At the end of August, Sullivan tweeted that The Weekly Dish had hit 75,000 subscribers, who have the option of paying $5 a month, $50 a year or an amount of their choosing for the content. Subscribers can choose to pay nothing, but only get limited access. He also tweeted that a recent post had reached 420,000 views.

Yet while a well-known columnist like Sullivan can leverage his social media accounts to amplify content — he has more than 210,000 Twitter followers — most journalists don’t have anywhere near the readership numbers on their own of the brands that employed them. 

“One of the challenges is the disparateness of the newsletters and the large number of reporters trying to do their own thing. It is something that we’re going to have to figure out,” notes Wolf.  

One thing Wolf is watching: will journalists join together to launch a newsletter, combining their respective followings and expertise into the venture. 

Journalists on Substack are thinking about it, like Brian Morrissey, former president and editor-in-chief at Digiday Media, who launched his newsletter The Rebooting about the reinvention of the media and other industries in September. His newsletter is free and has about 3,500 subscribers.

Morrissey said he didn’t launch The Rebooting as a standalone business. “I am enjoying being solo right now, but the successful solo Substack phenomena I think will be niche,” he says. “Where there may be opportunity is something in-between – a micro-media platform with a few like-minded people.” 

He adds that they could share the workload of producing richer content – like podcasts and webinars – and delve into areas like sponsorship that would be difficult for one person. 

“You need support for audience discovery, because what happens is, you see amazing growth and then suddenly hit a wall,” Morrissey says. “Substack also needs to provide tools to help people grow their audience and monetize beyond subscriptions.” 

A Substack representative could not be reached for comment. 

Audience growth

Substack, which takes a slice of paid subscriptions, is beta-testing a reader app, called Substack Inbox, which is expected to curate posts from different newsletters based on subscriber criteria. 

The idea is welcomed by the likes of arts journalist Steve Smith, who joined the platform after he was laid off by National Sawdust, where he was director of publications. In April, he relaunched Night After Night, an old blog he used to write. It features news, recordings and interviews from the world of contemporary classical music and experiential music. 

Smith continues to freelance for The New York Times and pulls together music listings for The New Yorker, noting his newsletter doesn’t come close to paying the bills. He has about 250 paying subscribers and 1,200 in all. 

One thing missing from Substack, he says, is a feeling of community and social sharing. 

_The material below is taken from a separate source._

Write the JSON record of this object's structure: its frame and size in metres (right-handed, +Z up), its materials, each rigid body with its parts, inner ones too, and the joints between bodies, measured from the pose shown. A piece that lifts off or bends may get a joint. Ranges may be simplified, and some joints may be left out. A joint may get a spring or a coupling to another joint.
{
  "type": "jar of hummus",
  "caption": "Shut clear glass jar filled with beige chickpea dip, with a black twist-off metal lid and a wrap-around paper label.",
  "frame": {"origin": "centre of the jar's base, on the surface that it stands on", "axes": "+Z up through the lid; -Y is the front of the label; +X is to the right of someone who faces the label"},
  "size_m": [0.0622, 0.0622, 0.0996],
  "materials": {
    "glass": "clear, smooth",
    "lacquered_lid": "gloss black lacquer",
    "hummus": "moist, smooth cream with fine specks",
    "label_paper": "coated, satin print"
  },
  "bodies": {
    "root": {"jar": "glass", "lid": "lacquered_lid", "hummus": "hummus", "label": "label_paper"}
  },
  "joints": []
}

“When I was blogging, it felt like we were all interdependent and boosting each other’s signal, but so far this feels very isolated and siloed,” Smith tells PRWeek. “But if Substack builds an aggregator where everything can be in one place and scanned like a newspaper? Then everything is new again.”

For now, he sees Night After Night as a passion project. Still, it fills a void as mainstream media have slashed arts coverage. He is even being pitched specifically for the newsletter, and welcomes it. A pitch, for instance, resulted in Smith posting a video of a recording session from jazz artist Carla Bey on his newsletter. 

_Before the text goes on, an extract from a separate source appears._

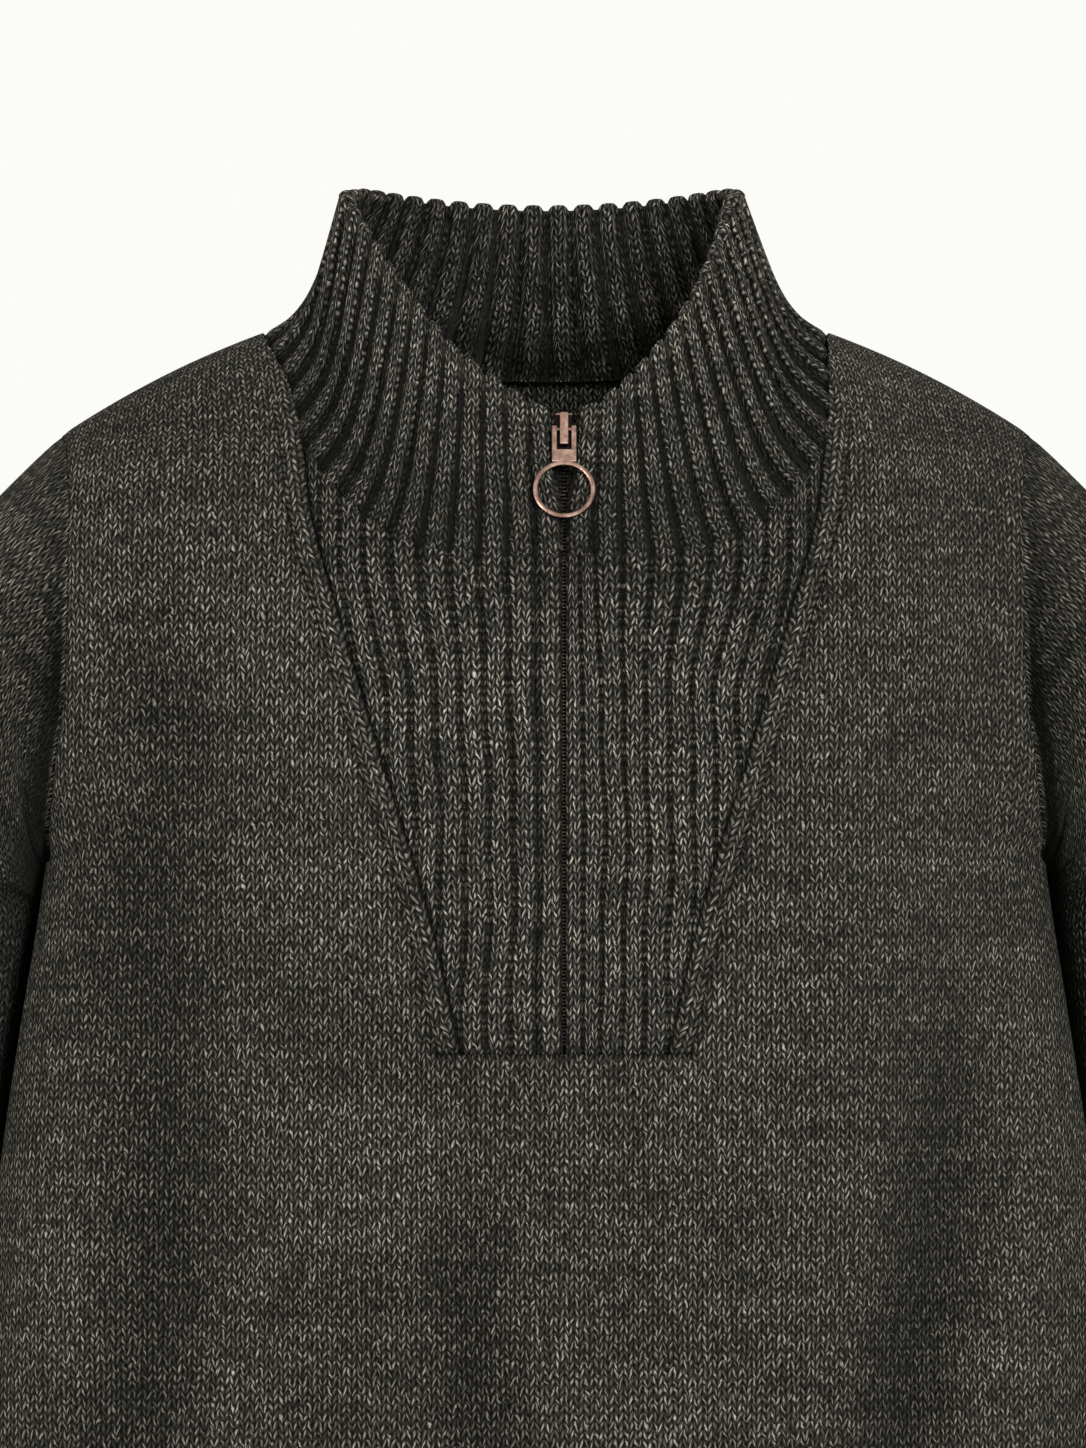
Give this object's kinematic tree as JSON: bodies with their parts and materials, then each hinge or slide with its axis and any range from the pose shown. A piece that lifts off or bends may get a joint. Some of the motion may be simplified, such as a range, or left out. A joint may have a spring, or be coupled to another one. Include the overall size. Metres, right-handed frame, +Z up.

“If I can deliver something that no one else does, that is great and so I always appreciate a knowledgeable PR person,” he says. 

Christopher Elliott, who writes about travel and consumer advocacy, is looking to build relationships with PR pros. His newsletter, Elliott Confidential, launched on Substack in November, and has grown to 27,000 subscribers, a combination of paid and free. It is published three times a week. 

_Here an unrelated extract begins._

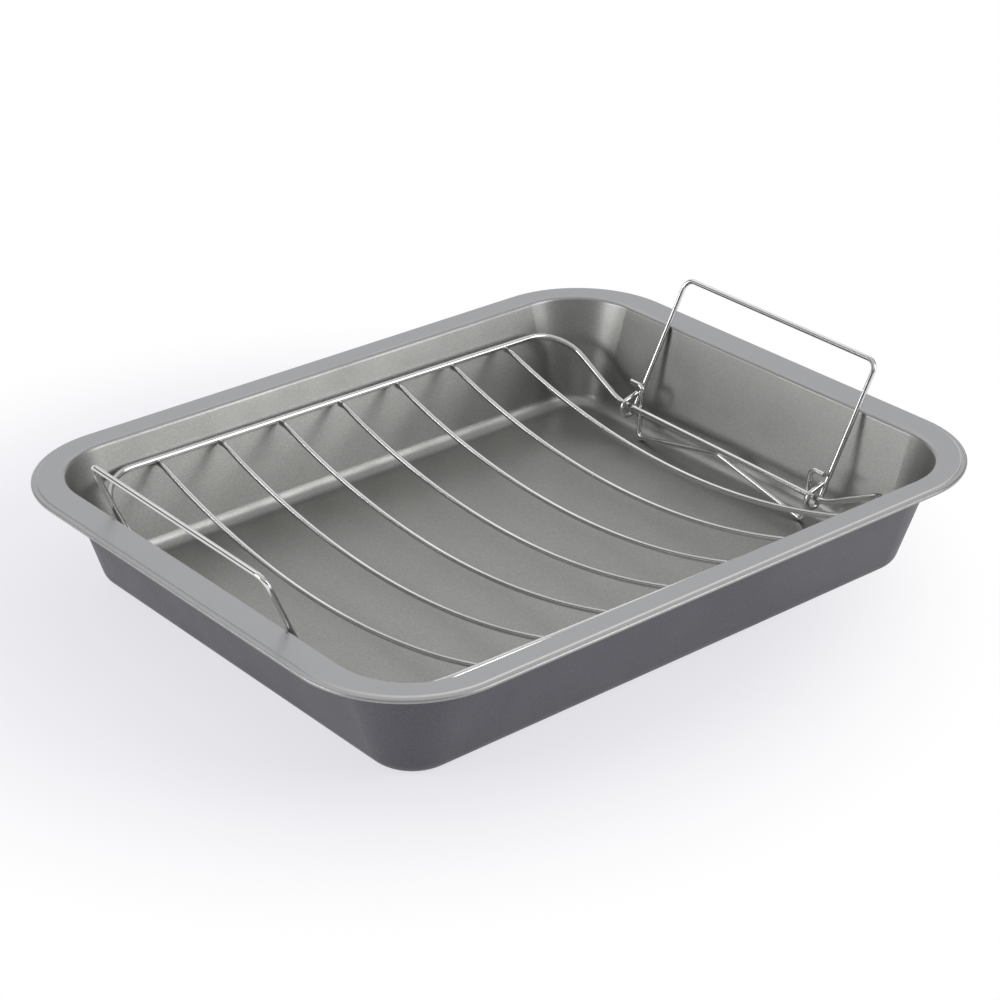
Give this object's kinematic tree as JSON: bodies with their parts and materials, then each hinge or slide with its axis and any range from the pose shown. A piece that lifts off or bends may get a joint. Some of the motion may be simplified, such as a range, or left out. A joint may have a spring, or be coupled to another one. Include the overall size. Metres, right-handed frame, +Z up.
{
  "type": "roasting pan with rack",
  "caption": "Rectangular roasting pan with a flat rim, sloping walls and a cradle-shaped wire rack that lifts out by two hinged bail handles.",
  "frame": {"origin": "middle of the pan's flat underside", "axes": "+X along the pan's long side, +Y along its short side, +Z up out of the pan's mouth"},
  "size_m": [0.42, 0.335, 0.093],
  "materials": {
    "nonstick_steel": "satin speckled warm grey non-stick inside and on the rim, darker charcoal outside",
    "bright_wire": "polished"
  },
  "bodies": {
    "pan": {"pan": "nonstick_steel"},
    "rack": {"rack_frame": "bright_wire", "cross_wire_1": "bright_wire", "cross_wire_2": "bright_wire", "cross_wire_3": "bright_wire", "cross_wire_4": "bright_wire", "cross_wire_5": "bright_wire", "cross_wire_6": "bright_wire", "cross_wire_7": "bright_wire", "rack_support_left": "bright_wire", "rack_support_right": "bright_wire"},
    "handle_left": {"rack_handle_left": "bright_wire"},
    "handle_right": {"rack_handle_right": "bright_wire"}
  },
  "joints": [
    {"name": "rack_lift", "type": "slide", "parent": "pan", "child": "rack", "axis": [0, 0, 1], "range_m": [0, 0.1]},
    {"name": "handle_left_swing", "type": "hinge", "parent": "rack", "child": "handle_left", "pos_m": [-0.16328, 0.00561, 0.0205], "axis": [0.0175, 0.9998, 0], "range_deg": [0, 14.5]},
    {"name": "handle_right_swing", "type": "hinge", "parent": "rack", "child": "handle_right", "pos_m": [0.15848, -0.00001, 0.0205], "axis": [-0.0175, -0.9998, 0], "range_deg": [0, 19.7]}
  ]
}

He sends out a “leads” newsletter to pros who have signed up, alerting them to the stories he is working on. 

“This is everything that blogging was 20 years ago, before it got neutered by SEO and affiliate links,” Elloitt says. “I think this is journalism’s future.” 

Todd Ringler, U.S. MD for media at Edelman, says the sweet spot for PR professionals is journalists who are on Substack but also write for mainstream media outlets either as a freelancer or staffer. 

“There are some reporters and editors wearing dual hats, who work with established and big brand media, and also put content on Substack,” says Ringler. “That makes it interesting to me as a media strategist, because there may be an angle to a story that doesn’t meet the editorial tone of one of their publication’s approach, but can explore on a place like Substack.”